Fava beans with prosciutto in campanile pasta (bell shaped pasta) with parmigiano cheese shavings and lemon zest.
Fava beans are a delight because they are so rare but also because they are so labor intensive and pricey that it makes them even more delicious when you make the effort to cook them! Like lima beans, you need to strip them of their pods, then boil them, then release them from their outer skin and THEN you can do with them what you wish! To La Diva, the bright, buttery and slightly sweet taste of a fresh fava bean epitomizes the flavors of springtime.
And because they are so labor intensive, a little can go a long way!
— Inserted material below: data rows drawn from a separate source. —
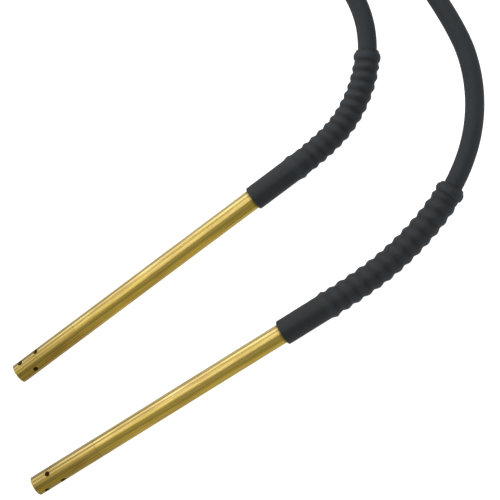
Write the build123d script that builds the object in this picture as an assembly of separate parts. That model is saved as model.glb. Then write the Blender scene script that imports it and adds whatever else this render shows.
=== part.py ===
"""Twin-head concrete vibrator: two slim brass poker heads, each on its own flexible shaft.

Each head is a tube with a screwed-in solid nose, an eccentric rotor on two ball bearings, and
an adapter that holds the hose. A rubber boot with a spiral rib guards the hose where it leaves
the head. Both hoses end in one flange, which bolts to a drive unit.

Millimetres. The part lies on the plane z = 0 with both tips towards -X. The origin is under
the middle of the two heads with their boots. A piece of a head is drawn along +X from its tip,
and a piece of a drive end along +X from the end of its hose, before it is put in its place.
"""
import os
from math import pi, radians, tan

from build123d import *

# Head: outside sizes, measured from the tip
HEAD_R = 12.5
TIP_CHAMFER = 0.5
NOSE_LENGTH = 92.0
TUBE_REAR = 418.0
TOMMY_R = 3.25
TOMMY_X = (11.5, 23.5, 35.5)
TOMMY_TURNS = (0.0, 90.0, 0.0)

# Head: bore, bearings and rotor
BORE_R = 9.5
ROTOR_BORE_R = 9.0
FIT_GAP = 0.05
FRONT_BEARING_X = 109.0
REAR_BEARING_X = 349.0
BEARING_WIDTH = 6.0
RACE_OUTER_R = 7.9
RACE_INNER_R = 5.5
BALL_COUNT = 7
BALL_R = 1.45
BALL_PITCH_R = 6.7
BALL_ROOM = 0.05
CAGE_WALL = 0.6
CAGE_WIDTH = 4.0
SHAFT_R = 4.0
SHOULDER_R = 5.2
SHOULDER_LENGTH = 6.0
ECCENTRIC_R = 8.2
ECCENTRIC_TOP = 1.5
CLIP_WIDTH = 0.9
CLIP_GROOVE = 1.0
CLIP_DEPTH = 0.5
CLIP_WALL = 2.0
CLIP_OPENING = 3.0
NOSE_RECESS_R = 7.0
NOSE_RECESS = 5.0
SHAFT_LEAD = 3.0

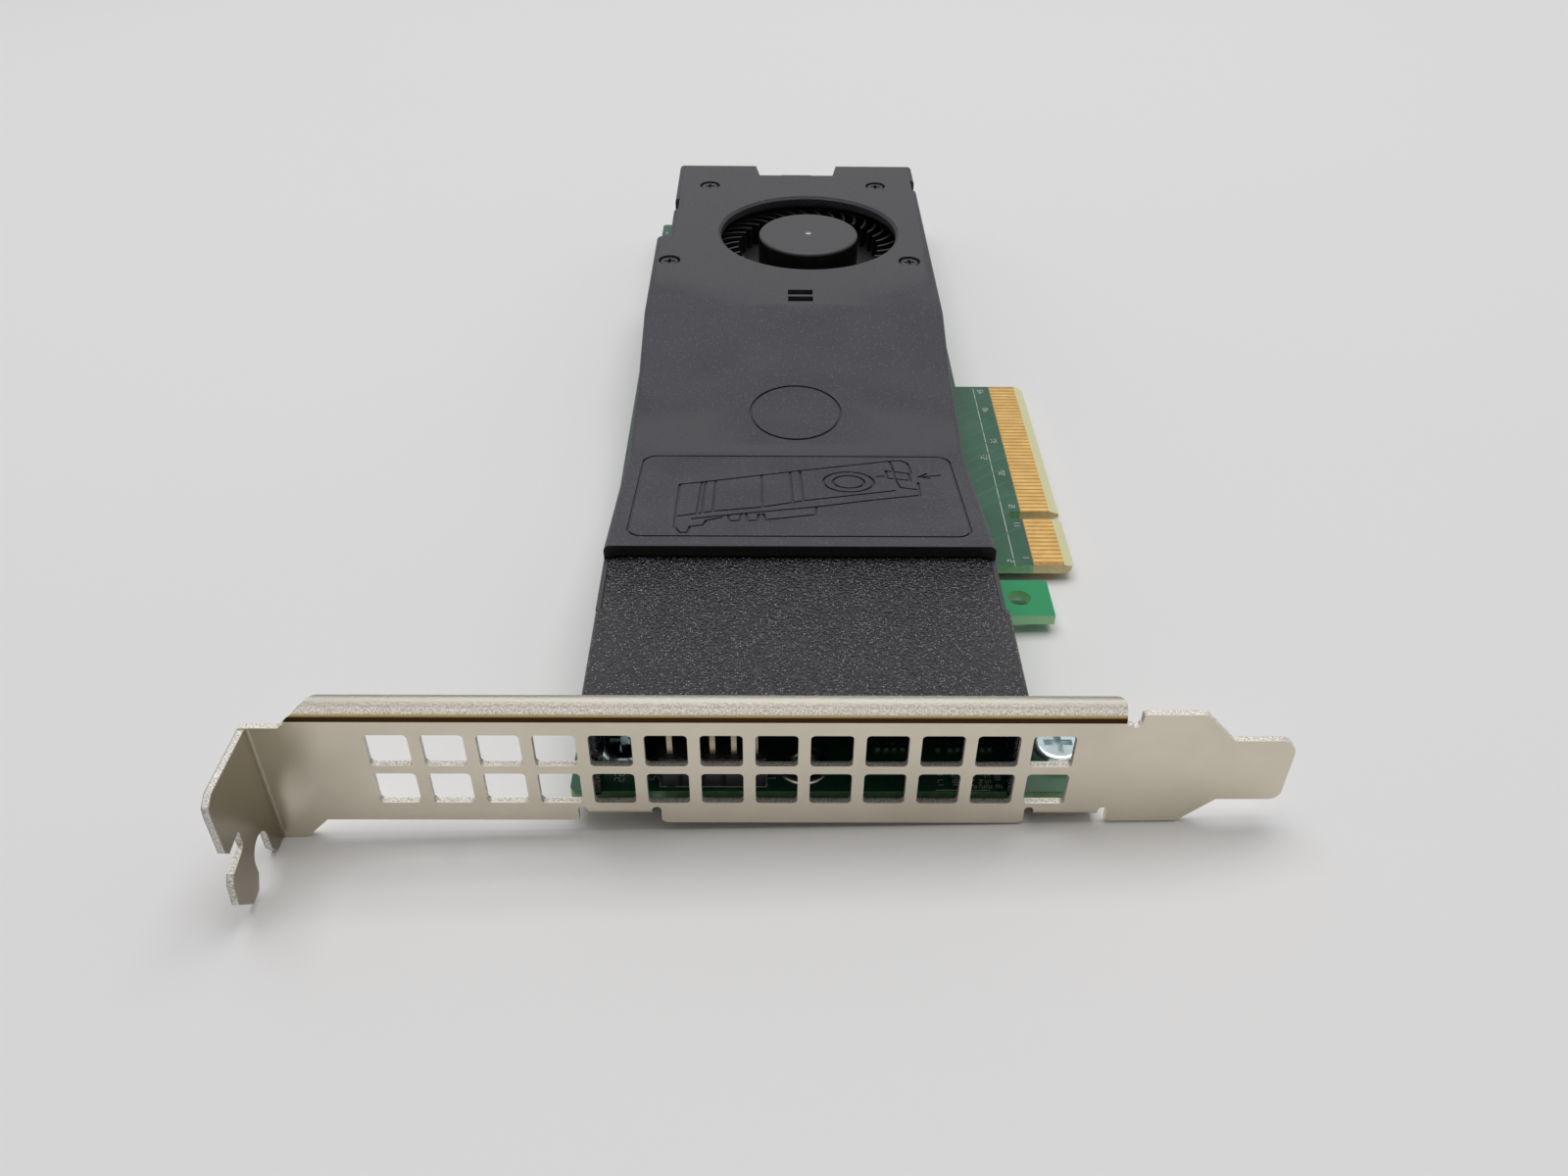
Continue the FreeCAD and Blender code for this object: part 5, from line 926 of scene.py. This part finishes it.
# -------------------------------------------------- chip parts' ends and solder
CAP_LENGTHS = {"setting_resistors": 0.22 * MM, "coupling_capacitors": 0.38 * MM,
               "power_capacitors": 0.38 * MM}
CAP_PROUD = 0.02 * MM
RING_SOLDER = {"Radius": 2.45 * MM, "Width": 0.75 * MM, "Flatness": (1.0, 1.0, 0.36),
               "Sides": 64, "Steps": 16}
PIN_SOLDER = {"Radius": 0.85 * MM, "Flatness": (1.0, 1.0, 0.7)}


def middle_of(corners):
    return (corners[0] + corners[1]) / 2.0


def island_boxes(node):
    """The lowest and highest corner of each separate solid of a node."""
    shape = merged_shape(node)
    waiting = set(shape.verts)
    boxes = []
    while waiting:
        group, edge = set(), [waiting.pop()]
        while edge:
            vertex = edge.pop()
            group.add(vertex)
            for link in vertex.link_edges:
                other = link.other_vert(vertex)
                if other in waiting:
                    waiting.discard(other)
                    edge.append(other)
        low = Vector([min(vertex.co[axis] for vertex in group) for axis in range(3)])
        high = Vector([max(vertex.co[axis] for vertex in group) for axis in range(3)])
        boxes.append((low, high))
    shape.free()
    return sorted(boxes, key=lambda pair: tuple(pair[0]))


def cap_chip_parts():
    """Tinned ends on the chip parts, which all lie along the card."""
    for node, length in CAP_LENGTHS.items():
        boxes = island_boxes(node)
        size = boxes[0][1] - boxes[0][0]
        points = []
        for low, high in boxes:
            middle = middle_of((low, high))
            for y in (low.y + length / 2.0 - CAP_PROUD, high.y - length / 2.0 + CAP_PROUD):
                points.append((middle.x, y, middle.z))
        grow_rows(node + "_ends", points, CAP_TREE,
                  {"Size": (size.x + 2 * CAP_PROUD, length, size.z + 2 * CAP_PROUD)},
                  "tinned_brass")


def solder_header():
    """The beads round the header's pins under the board."""
    middles = [middle_of(corners) for corners in island_boxes("header_pins")]
    points = [(middle.x, middle.y, BOARD_UNDER) for middle in middles]
    grow_rows("header_solder", points, BEAD_TREE, PIN_SOLDER, "tinned_brass")


def solder_plated_ring():
    """The solder that stands on the bare ring, higher in the middle of its width."""
    low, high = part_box("plated_ring")
    middle = middle_of((low, high))
    grow_rows("ring_solder", [(middle.x, middle.y, high.z)], RING_TREE, RING_SOLDER,
              "tinned_brass")


# -------------------------------------------------------------------- the room
# The bracket's edge, the end of its screw and the cover's latch, in mm.
RESTS_ON = ((-100.9, -58.19, -6.05), (-8.5, -50.74, -3.40), (-36.65, 107.15, -2.47))
FLOOR_GAP = 0.03 * MM
FLOOR_REACH, FLOOR_SQUARES, FLOOR_PATCH = 1.6, 8, 0.3    # in metres, and a count
FLOOR_TONES = (tone(240, 239, 240), tone(242, 241, 241))
FLOOR_GLOSS, FLOOR_ROUGHNESS = 0.2, 0.6
ROOM_LIGHT, FRONT_LIGHT, BACKGROUND = 0.36, 0.08, 0.72
FRONT_FADE = (-0.65, -0.10)              # Y of a direction, from dim front to full light
PANEL_PLACE, PANEL_AIM = (-0.05, 0.25, 1.2), (-0.05, 0.0, 0.0)
PANEL_SIZE, PANEL_POWER = (1.3, 0.9), 9.6                # in metres and watts


def floor_plane():
    """A point of the floor and its normal, from the three places the card rests on."""
    first, second, third = [Vector(point) * MM for point in RESTS_ON]
    normal = (second - first).cross(third - first).normalized()
    return first - normal * FLOOR_GAP, normal


def make_floor():
    point, normal = floor_plane()
    turn = normal.to_track_quat("Z", "Y")
    shape = bmesh.new()
    bmesh.ops.create_grid(shape, x_segments=FLOOR_SQUARES, y_segments=FLOOR_SQUARES,
                          size=FLOOR_REACH)
    bmesh.ops.transform(shape, matrix=Matrix.Translation(point) @ turn.to_matrix().to_4x4(),
                        verts=shape.verts)
    material, tree, shader = start_finish("pale_floor", gloss=FLOOR_GLOSS)
    pale = between(tree, mottled(tree, FLOOR_PATCH), *FLOOR_TONES)
    feed(tree, shader.inputs["Base Color"], pale)
    feed(tree, shader.inputs["Roughness"], FLOOR_ROUGHNESS)
    floor = new_object("floor", mesh_of(shape, "floor"))
    floor.data.materials.append(material)


def grey(level):
    return (level, level, level, 1.0)


def light_room(level, dim, seen):
    """World light: soft with a dim front, behind one pale tone that eye and mirror see."""
    world = bpy.data.worlds.new("room")
    bpy.context.scene.world = world
    world.use_nodes = True
    tree = world.node_tree
    tree.nodes.clear()
    rays = put(tree, "LightPath")
    looked_at = rays.outputs["Is Camera Ray"]
    for kind in ("Is Transmission Ray", "Is Glossy Ray"):
        looked_at = reckon(tree, "ADD", looked_at, rays.outputs[kind], clamp=True)
    way = axes_of(tree, put(tree, "TexCoord").outputs["Generated"])
    lit = spread(tree, way["Y"], *FRONT_FADE)
    soft = between(tree, lit, grey(dim), grey(level))
    light = put(tree, "Background")
    feed(tree, light.inputs["Color"], between(tree, looked_at, soft, grey(seen)))
    feed(tree, light.inputs["Strength"], 1.0)
    output = put(tree, "OutputWorld")
    tree.links.new(light.outputs[0], output.inputs["Surface"])


def hang_lamp(name, place, aim, size, power):
    data = bpy.data.lights.new(name, "AREA")
    data.shape = "RECTANGLE"
    data.size, data.size_y = size
    data.energy = power
    lamp = new_object(name, data)
    lamp.location = place
    lamp.rotation_euler = (Vector(aim) - Vector(place)).to_track_quat("-Z", "Y").to_euler()


def set_room():
    make_floor()
    light_room(ROOM_LIGHT, FRONT_LIGHT, BACKGROUND)
    hang_lamp("ceiling_panel", PANEL_PLACE, PANEL_AIM, PANEL_SIZE, PANEL_POWER)


# ---------------------------------------------------------------------- making
set_camera()
dress_nodes()
soften_main_pieces()
print_top()
print_under()
make_copper()
cap_chip_parts()
solder_header()
solder_plated_ring()
set_room()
I love the way the bright green fava pops in this plate of pasta with salty prosciutto and lemon.
Just cooked fava beans are added to baby redskin potato and green beans, all cooked until just tender and then doused in a lemon thyme mint vinaigrette while still warm!
For more interesting facts about the ancient fava bean, click HERE.
Here's a perfect dish featuring another springtime vegetable, asparagus. Quick and simple, I boiled penne pasta and while it cooked, I lightly steamed trimmed asparagus spears until just tender. Asparagus when it's cooked properly, can be delightfully delicious, but if it's overcooked, it can be stringy and slimy, so take care not to overcook!
I cut the asparagus into bite size pieces, saving the tops for the garnish. I like my penne "al dente," and tossed the hot pasta with fresh pesto and then added a half of a ball of freshly made burrata cheese! Sea salt, freshly ground black pepper and a good dousing of a fruity, green extra virgin olive oil were all that was needed to complete this toothsome dish.
Darlings, have you noticed how green, light and lovely all of these dishes are? They are all made with fresh produce and packed with flavor in the simplest of ways: a grating of lemon zest here, a caper there, a bit of salty cured pork is all it takes to highlight the flavors of these verdurous vegetables. Do take advantage of these seasonal veggies, especially the peas and fava beans, which are impossible to come by later in the summer.
Darlings, what are YOUR springtime faves? Do tell La Diva all about it! Ciao for now!